Rosie Wigg, still very much new to riding - let alone racing - a bike, proved that a decent cardio-vascular system translates well across disciplines and performed well at only her second ever duathlon. The event was the Oulton Park Sprint (run 4.3K / bike 21.6K / run 4.3K) held on closed roads at the Oulton Park motor-racing circuit - an absolutely exceptional venue for multisport racing. Rose mixed it with full-on aero bikes (pic) and could easily knock minutes off her time given more biking experience and an aero setup.

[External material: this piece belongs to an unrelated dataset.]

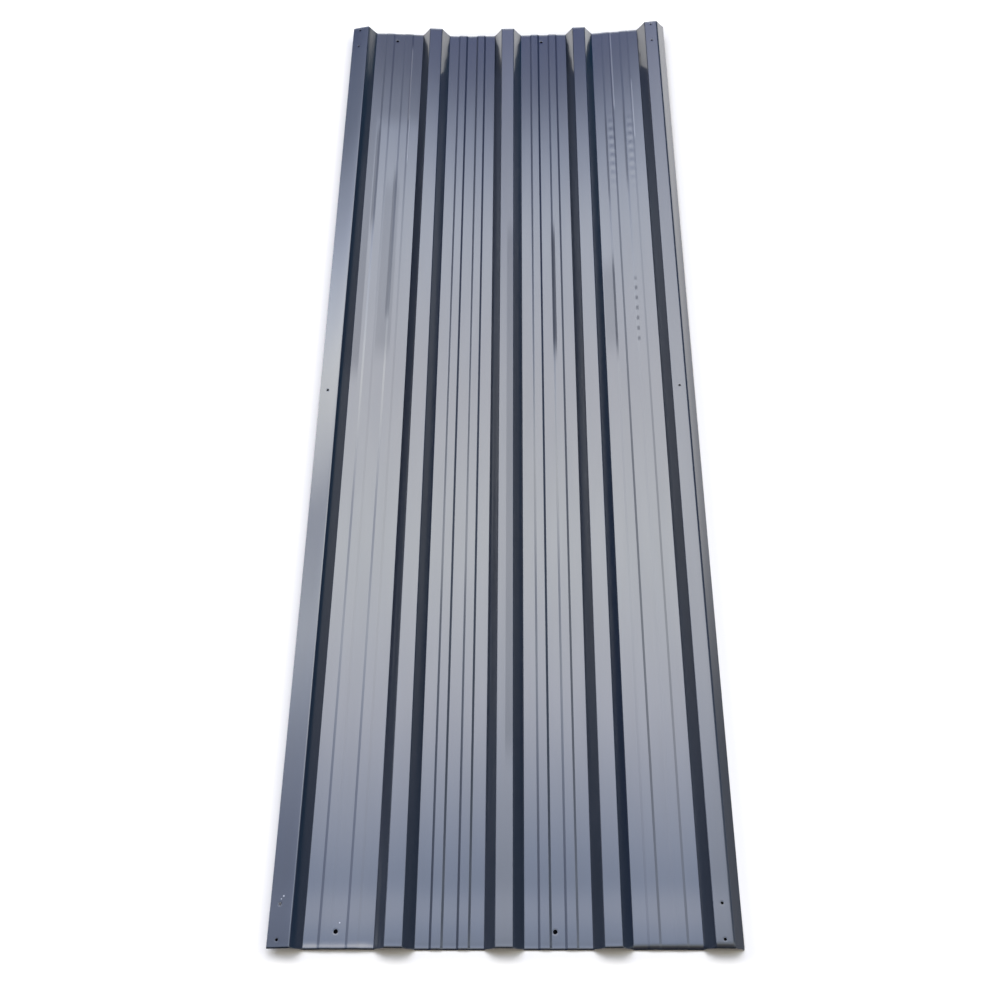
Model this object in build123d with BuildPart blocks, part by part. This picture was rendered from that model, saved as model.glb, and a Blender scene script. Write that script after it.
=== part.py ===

Emma S also featured on the duathlon scene taking on the hideously hilly and technical Carsington Sprint event in Derbyshire’s Peak District (read very hilly). The event is long for a ‘sprint’ and comprised a 5K run, an exceptionally tough 30K bike, followed by a final leg-killing 5K run. The bike leg is super-serious and involves lots of slippery surfaces, frighteningly fast and technical descents, and a total of 231 metres of climbing - much of it up a very tough single fall-off-sideways kind of hill. Emma paced the whole thing well and put in a very strong bike leg to finish 5th in age group in a time just sub-two hours. This would have been 4th but for a very unfortunate and totally unforgivable cheat in the form of a fellow female competitor who drafted a male club mate for the whole duration of the bike leg and, unfortunately, escaped detection. Slow handclap…

Extreme Swims

Steve C returned to the crazy world of extreme swims last week. This is an esoteric world that tends to feature ridiculous temperatures, mega-distances, unforgiving sea currents, or some other fiendish twist that makes the already-difficult business of open-water swimming even harder than it needs to be. Steve’s most recent near-death adventure involved a (theoretical) 500 metre distance and involved the compulsory use of a glow stick.  No open water swim should ever require the compulsory use of such a thing.


Cutting to the chase, Steve excelled in the mind-over-matter challenge of this particular night swim and though finishing well up the overall field still managed to actually notice and enjoy the moon and starlit experience - all this in spite of clocking a GPS-recorded distance of 680m. Sighting in open water is notoriously difficult as it is; sighting in open water in the dark is altogether just on a different level.